2. Testing a Dinf model¶
This page explains how to test a Dinf model
using the dinf and dinf-plot command line interfaces.
See the Creating a Dinf model page
for how to write a model file.
2.1. Dinf model files¶
When Dinf reads a model file (a .py file), it looks for a dinf_model
variable which must be an instance of the DinfModel class.
This object contains all the information needed to train a discriminator
network.
2.2. Checking a model file¶
The Dinf command line interface can be used to do basic checks of the model.
dinf check --model examples/bottleneck/model.py
This will sample parameters from the prior distribution,
then call the generator_func and target_func functions
to confirm that their outputs have matching feature shapes.
If the model is a simulation-only model (i.e. the target_func is None),
then the parameters will be checked to ensure they each have a truth value.
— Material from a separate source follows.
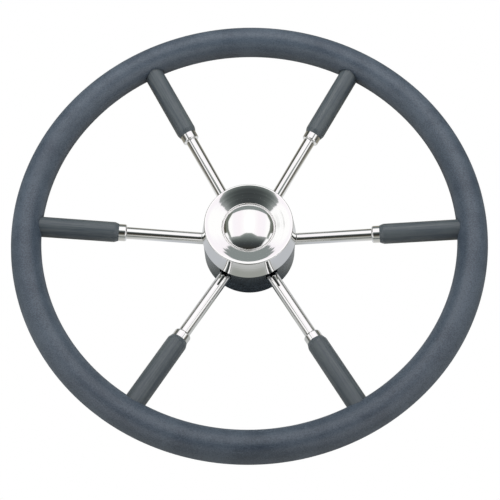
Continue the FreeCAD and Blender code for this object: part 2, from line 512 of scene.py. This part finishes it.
def makeCap():
    lip, sheet = cap["lipRadius"], cap["sheet"]
    lipMiddle = Vector((cap["lipDiameter"] / 2 - lip, cap["lipHeight"] - lip))
    across, down = wheel["hubRadius"] - lipMiddle.x, lipMiddle.y - cap["edgeHeight"]
    lean = math.degrees(math.acos(lip / math.hypot(across, down)) - math.atan2(down, across))
    crest = 90 + cap["dishAngle"]
    angle = math.radians(cap["dishAngle"])
    # the bend from the dish down into the recess is tangent to both
    bend, corner = cap["recessEdge"], cap["recessCorner"]
    bendRadius = cap["recessRadius"] + bend
    fall = (lipMiddle.x - bendRadius) * math.tan(angle)
    bendMiddle = (bendRadius, lipMiddle.y + (lip - bend) / math.cos(angle) - fall)
    cornerMiddle = (cap["recessRadius"] - corner, cap["floor"] + corner)
    foot = wheel["hubRadius"] - sheet / math.cos(math.radians(lean))
    lipEnd = arcPoints(lipMiddle, lip, crest, crest, steps=1)[0]
    bendStart = arcPoints(bendMiddle, bend, crest, crest, steps=1)[0]
    steps = cap["dishSteps"]
    outline = [
        *arcPoints(lipMiddle, lip, lean, crest, steps=24),
        *[lipEnd.lerp(bendStart, number / steps) for number in range(1, steps)],
        *arcPoints(bendMiddle, bend, crest, 180),
        *arcPoints(cornerMiddle, corner, 0, -90, steps=6),
        (cap["holeRadius"], cap["floor"]),
        (cap["holeRadius"], cap["floor"] - sheet),
        *arcPoints(cornerMiddle, corner + sheet, -90, 0),
        *arcPoints(bendMiddle, bend - sheet, 180, crest, steps=6),
        *arcPoints(lipMiddle, lip - sheet, crest, lean),
        (foot, cap["edgeHeight"]),
        (wheel["hubRadius"], cap["edgeHeight"]),
    ]

    def slopeKept(radius):
        soft = shareBetween(radius, *cap["softEnd"])
        return cap["slopeKept"] + (cap["slopeKeptAtLip"] - cap["slopeKept"]) * soft

    outline = softened(outline, cap["edge"])
    piece = turned("cap", outline, cap["segments"], spunFinish, slopeKept=slopeKept)
    standFor(piece, "hub_cap")


makeCap()
print("cap made")


button = {
    "wall": 2.5 * mm,
    "skirtDepth": 14 * mm,
    "neckRadius": 19.5 * mm,
    "beadDiameter": 55.3 * mm,
    "beadWidth": 1.5 * mm,
    "edgeHeight": 1.9 * mm,
    "edgeRadius": 0.9 * mm,
    "sphereRadius": 45.5 * mm,
    "edge": 0.2 * mm,
    "segments": 256,
    "slopeKept": 0.72,
}


def makeButton():
    floor = cap["floor"]
    bead = button["beadWidth"] / 2
    groove = button["beadDiameter"] / 2 - button["beadWidth"]
    edge = button["edgeRadius"]
    sphere = button["sphereRadius"]
    spread = math.degrees(math.asin((groove - edge) / (sphere - edge)))
    centre = (0, floor + button["edgeHeight"] - (sphere - edge) * math.cos(math.radians(spread)))
    ceiling = sphere - button["wall"]
    ceilingAngle = math.degrees(math.acos(button["neckRadius"] / ceiling))
    skirtRadius = button["neckRadius"] + button["wall"]
    base = floor - button["skirtDepth"]
    outline = [
        *arcPoints((button["beadDiameter"] / 2 - bead, floor), bead, 0, 180, steps=24),
        *arcPoints((groove - edge, floor + button["edgeHeight"]), edge, 0, 90 - spread, steps=10),
        *arcPoints(centre, sphere, 90 - spread, 90, steps=40)[1:],
        *arcPoints(centre, ceiling, 90, ceilingAngle, steps=16),
        (button["neckRadius"], base),
        (skirtRadius, base),
        (skirtRadius, floor),
    ]
    outline = softened(outline, button["edge"])
    kept = button["slopeKept"]
    piece = turned("button", outline, button["segments"], spunFinish, slopeKept=lambda radius: kept)
    standFor(piece, "centre_button")


makeButton()
print("button made")


ferrule = {
    "radius": 9 * mm,
    "length": 8.5 * mm,
    "spigotLength": 6 * mm,
    "spigotStep": 1.3 * mm,
    "edgeRadius": 2 * mm,
    "edge": 0.12 * mm,
}
sleeveTip = wheel["gripEnd"] + sleeve["length"]
spigotRadius = ferrule["radius"] - ferrule["spigotStep"]


def makeFerrules():
    end = sleeveTip + ferrule["length"]
    edge = ferrule["edgeRadius"]
    spigotStart = sleeveTip - ferrule["spigotLength"]
    outline = [
        (wheel["spokeRadius"], spigotStart),
        (spigotRadius, spigotStart),
        (spigotRadius, sleeveTip),
        (ferrule["radius"], sleeveTip),
        *arcPoints((ferrule["radius"] - edge, end - edge), edge, 0, 90, steps=10),
        (wheel["spokeRadius"], end),
    ]
    outline = softened(outline, ferrule["edge"])
    for number, place in spokePlaces():
        piece = turned(f"ferrule_{number}", outline, wheel["segments"], drawnFinish, place)
        standFor(piece, f"ferrule_{number}")


tube = {
    "wall": 1.5 * mm,
    "edge": 0.2 * mm,
    "bossRadius": 24 * mm,
    "seatDepth": 7 * mm,      # how far it is let into the boss
}


def makeSpokes():
    radius = wheel["spokeRadius"]
    bore = radius - tube["wall"]
    low = wheel["coreRadius"]
    high = (rimRadius - tube["bossRadius"]) / math.cos(slope) + tube["seatDepth"]
    outline = softened([(radius, low), (radius, high), (bore, high), (bore, low)], tube["edge"])
    for number, place in spokePlaces():
        piece = turned(f"spoke_{number}", outline, wheel["segments"], drawnFinish, place)
        standFor(piece, f"spoke_{number}")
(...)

2.3. Visualising feature matrices¶
To get some intuition about the features given to the discriminator,
we can use dinf-plot with the features subcommand.
This samples a feature using the generator (with parameter values drawn
from the prior), and plots the result as a heatmap.
See Feature matrices for how to interpret feature matrices.
dinf-plot features --seed 1 --model examples/bottleneck/model.py
Similarly, features extracted from the target dataset can be inspected
by using the --target option.
dinf-plot features --seed 1 --model examples/bottleneck/model.py --target
2.4. Training a discriminator¶
As an additional check of the model, it’s useful to train a discriminator
with a modest number of replicates to confirm that the discriminator
can learn from the training data. We’ll use dinf with
the train subcommand to train the model for 10 epochs (i.e. 10 full
passes over the training data). Note that short options are available
(e.g. -S for --seed), but the documentation uses long options for clarity.
dinf train \
--seed 1 \
--epochs 10 \
--training-replicates 1000 \
--test-replicates 1000 \
--model examples/bottleneck/model.py \
--discriminator /tmp/discriminator.nn
Msprime simulations are quite fast, and on an 8-core i7-8665U laptop with
CPU-only training, this completes in about 40 seconds.
Loss and accuracy metrics can be plotted using dinf-plot with the
metrics subcommand.
dinf-plot metrics /tmp/discriminator.nn
The plot shows that the test loss is decreasing over time, and the test accuracy is increasing. This suggests that the discriminator is capable of learning from the model. For larger models, particularly with multiple feature matrices, more epochs may be needed before seeing a trend. To obtain more impressive accuracy, additional replicates will be needed. Other ways to improve the accuracy are discussed on the Improving discriminator accuracy page.